━━ Recorded data

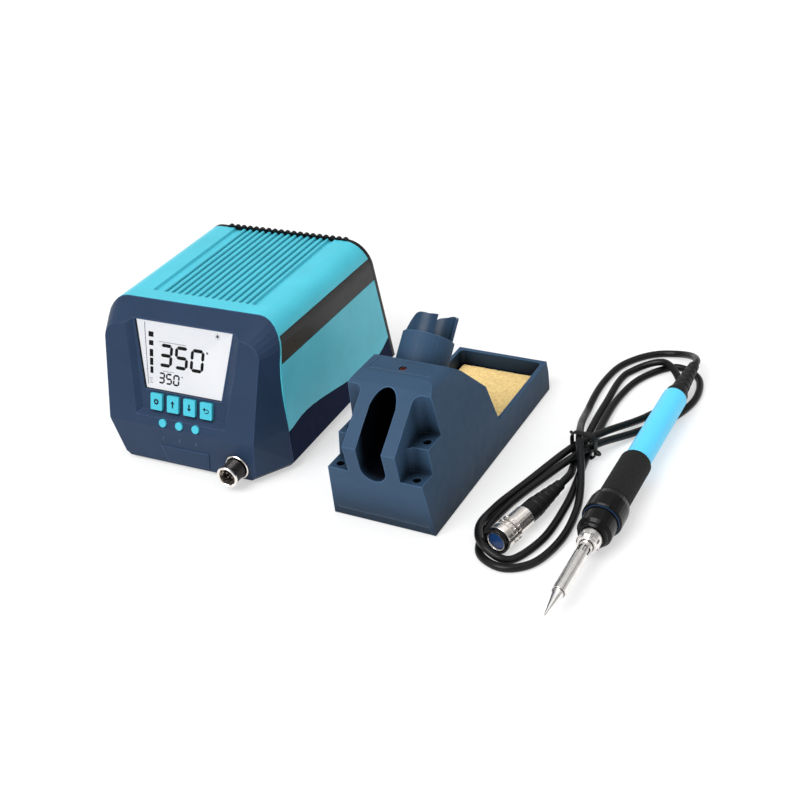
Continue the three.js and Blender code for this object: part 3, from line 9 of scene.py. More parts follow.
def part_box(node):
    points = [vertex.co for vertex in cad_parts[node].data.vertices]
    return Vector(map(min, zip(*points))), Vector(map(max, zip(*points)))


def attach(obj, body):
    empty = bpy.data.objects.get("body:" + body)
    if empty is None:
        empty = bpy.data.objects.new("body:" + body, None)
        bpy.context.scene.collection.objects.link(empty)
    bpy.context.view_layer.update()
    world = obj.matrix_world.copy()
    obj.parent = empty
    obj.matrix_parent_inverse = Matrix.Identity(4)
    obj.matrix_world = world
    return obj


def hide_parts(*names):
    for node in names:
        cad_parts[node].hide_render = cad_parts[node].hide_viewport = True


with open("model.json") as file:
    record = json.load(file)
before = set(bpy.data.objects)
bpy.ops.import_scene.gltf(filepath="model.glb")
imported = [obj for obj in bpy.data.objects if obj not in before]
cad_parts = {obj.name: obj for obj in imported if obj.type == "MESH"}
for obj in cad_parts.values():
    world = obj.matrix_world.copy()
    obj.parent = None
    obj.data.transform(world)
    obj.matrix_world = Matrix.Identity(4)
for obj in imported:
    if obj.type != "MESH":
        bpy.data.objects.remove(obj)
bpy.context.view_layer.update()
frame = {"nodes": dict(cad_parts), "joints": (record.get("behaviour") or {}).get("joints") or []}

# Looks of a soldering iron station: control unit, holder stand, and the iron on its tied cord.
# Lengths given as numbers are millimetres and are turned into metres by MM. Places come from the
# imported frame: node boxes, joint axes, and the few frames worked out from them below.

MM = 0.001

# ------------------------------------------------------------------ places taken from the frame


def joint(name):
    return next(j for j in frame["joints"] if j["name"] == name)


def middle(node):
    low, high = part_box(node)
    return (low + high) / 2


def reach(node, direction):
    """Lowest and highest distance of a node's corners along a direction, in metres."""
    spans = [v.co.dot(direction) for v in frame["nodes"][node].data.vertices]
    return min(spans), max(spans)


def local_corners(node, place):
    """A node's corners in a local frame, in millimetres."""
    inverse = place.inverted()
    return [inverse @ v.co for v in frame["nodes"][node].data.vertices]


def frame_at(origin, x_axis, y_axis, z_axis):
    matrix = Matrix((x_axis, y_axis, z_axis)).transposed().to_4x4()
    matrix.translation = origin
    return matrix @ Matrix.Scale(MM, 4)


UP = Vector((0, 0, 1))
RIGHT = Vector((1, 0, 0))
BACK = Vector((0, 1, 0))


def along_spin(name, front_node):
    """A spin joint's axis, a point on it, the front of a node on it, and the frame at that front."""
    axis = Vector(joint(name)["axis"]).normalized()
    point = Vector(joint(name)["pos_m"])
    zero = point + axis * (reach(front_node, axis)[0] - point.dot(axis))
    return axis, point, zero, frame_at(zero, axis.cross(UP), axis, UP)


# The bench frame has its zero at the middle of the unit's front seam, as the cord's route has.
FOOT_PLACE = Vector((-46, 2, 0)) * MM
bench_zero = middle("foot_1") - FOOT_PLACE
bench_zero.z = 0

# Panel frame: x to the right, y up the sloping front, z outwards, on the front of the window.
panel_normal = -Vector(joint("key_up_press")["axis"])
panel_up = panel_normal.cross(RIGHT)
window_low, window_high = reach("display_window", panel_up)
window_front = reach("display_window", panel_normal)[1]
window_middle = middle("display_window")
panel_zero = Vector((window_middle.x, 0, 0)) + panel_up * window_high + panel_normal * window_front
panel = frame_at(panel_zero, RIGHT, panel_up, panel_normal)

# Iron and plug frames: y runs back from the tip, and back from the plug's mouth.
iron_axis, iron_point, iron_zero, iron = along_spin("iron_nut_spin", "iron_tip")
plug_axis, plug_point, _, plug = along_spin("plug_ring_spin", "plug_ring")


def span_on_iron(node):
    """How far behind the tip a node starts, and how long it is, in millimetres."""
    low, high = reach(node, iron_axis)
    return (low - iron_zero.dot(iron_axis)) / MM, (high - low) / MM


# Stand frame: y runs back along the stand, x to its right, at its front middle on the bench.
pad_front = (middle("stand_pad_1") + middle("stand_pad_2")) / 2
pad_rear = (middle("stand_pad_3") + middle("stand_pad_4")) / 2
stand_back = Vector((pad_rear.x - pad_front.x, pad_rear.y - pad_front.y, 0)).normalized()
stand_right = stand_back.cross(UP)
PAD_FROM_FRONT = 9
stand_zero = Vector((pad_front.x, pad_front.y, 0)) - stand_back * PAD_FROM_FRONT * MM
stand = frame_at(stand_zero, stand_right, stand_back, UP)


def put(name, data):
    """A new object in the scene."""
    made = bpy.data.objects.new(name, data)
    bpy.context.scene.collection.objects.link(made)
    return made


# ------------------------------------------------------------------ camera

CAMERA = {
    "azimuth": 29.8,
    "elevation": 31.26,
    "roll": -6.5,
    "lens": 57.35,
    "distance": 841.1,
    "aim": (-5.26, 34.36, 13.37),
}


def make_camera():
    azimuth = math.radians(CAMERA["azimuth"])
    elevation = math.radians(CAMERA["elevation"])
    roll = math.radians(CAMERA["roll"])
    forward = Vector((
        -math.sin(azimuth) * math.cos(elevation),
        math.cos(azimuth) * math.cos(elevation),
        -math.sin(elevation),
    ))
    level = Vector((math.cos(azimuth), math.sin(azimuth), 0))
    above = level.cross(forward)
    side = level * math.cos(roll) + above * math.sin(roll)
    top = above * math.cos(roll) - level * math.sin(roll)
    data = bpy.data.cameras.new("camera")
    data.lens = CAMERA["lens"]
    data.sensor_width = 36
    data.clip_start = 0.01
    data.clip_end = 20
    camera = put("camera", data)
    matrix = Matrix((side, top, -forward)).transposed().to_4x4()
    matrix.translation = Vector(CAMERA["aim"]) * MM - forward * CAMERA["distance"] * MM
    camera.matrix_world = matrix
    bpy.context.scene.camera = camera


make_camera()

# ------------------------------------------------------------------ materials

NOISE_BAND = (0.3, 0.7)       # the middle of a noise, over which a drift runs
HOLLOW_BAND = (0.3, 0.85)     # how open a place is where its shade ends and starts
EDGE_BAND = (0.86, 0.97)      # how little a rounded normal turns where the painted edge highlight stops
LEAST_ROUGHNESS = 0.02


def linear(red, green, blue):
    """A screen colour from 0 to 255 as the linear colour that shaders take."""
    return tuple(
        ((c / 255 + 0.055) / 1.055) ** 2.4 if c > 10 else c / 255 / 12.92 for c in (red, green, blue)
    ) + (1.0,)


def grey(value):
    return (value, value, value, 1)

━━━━

What the task asks — Copy the lines from the start of the data verbatim, stopping after the line containing "before = set(bpy.data.objects)".

Worked answer —
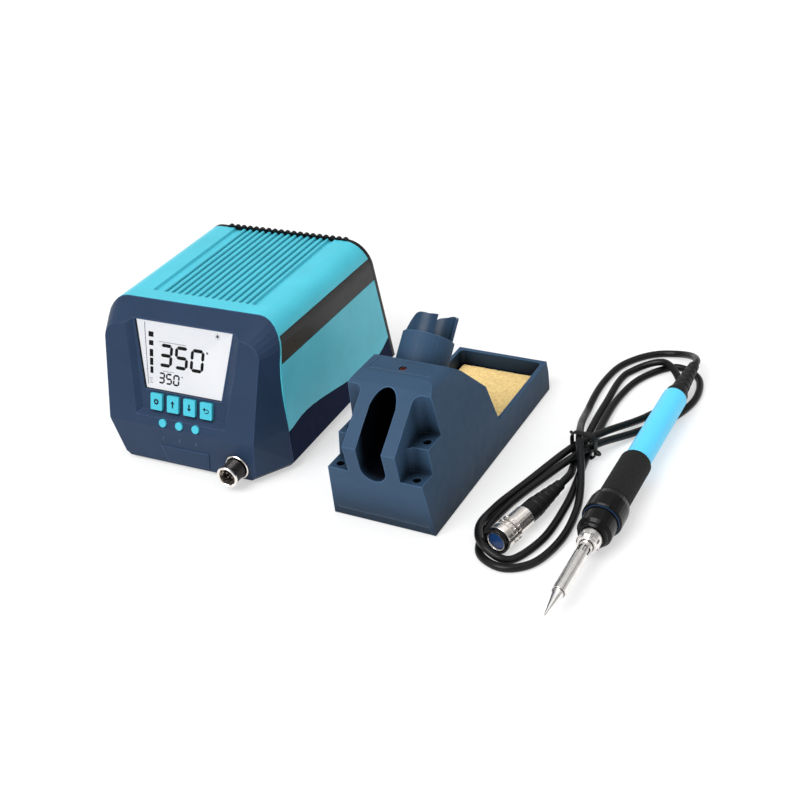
Continue the three.js and Blender code for this object: part 3, from line 9 of scene.py. More parts follow.
def part_box(node):
    points = [vertex.co for vertex in cad_parts[node].data.vertices]
    return Vector(map(min, zip(*points))), Vector(map(max, zip(*points)))


def attach(obj, body):
    empty = bpy.data.objects.get("body:" + body)
    if empty is None:
        empty = bpy.data.objects.new("body:" + body, None)
        bpy.context.scene.collection.objects.link(empty)
    bpy.context.view_layer.update()
    world = obj.matrix_world.copy()
    obj.parent = empty
    obj.matrix_parent_inverse = Matrix.Identity(4)
    obj.matrix_world = world
    return obj


def hide_parts(*names):
    for node in names:
        cad_parts[node].hide_render = cad_parts[node].hide_viewport = True


with open("model.json") as file:
    record = json.load(file)
before = set(bpy.data.objects)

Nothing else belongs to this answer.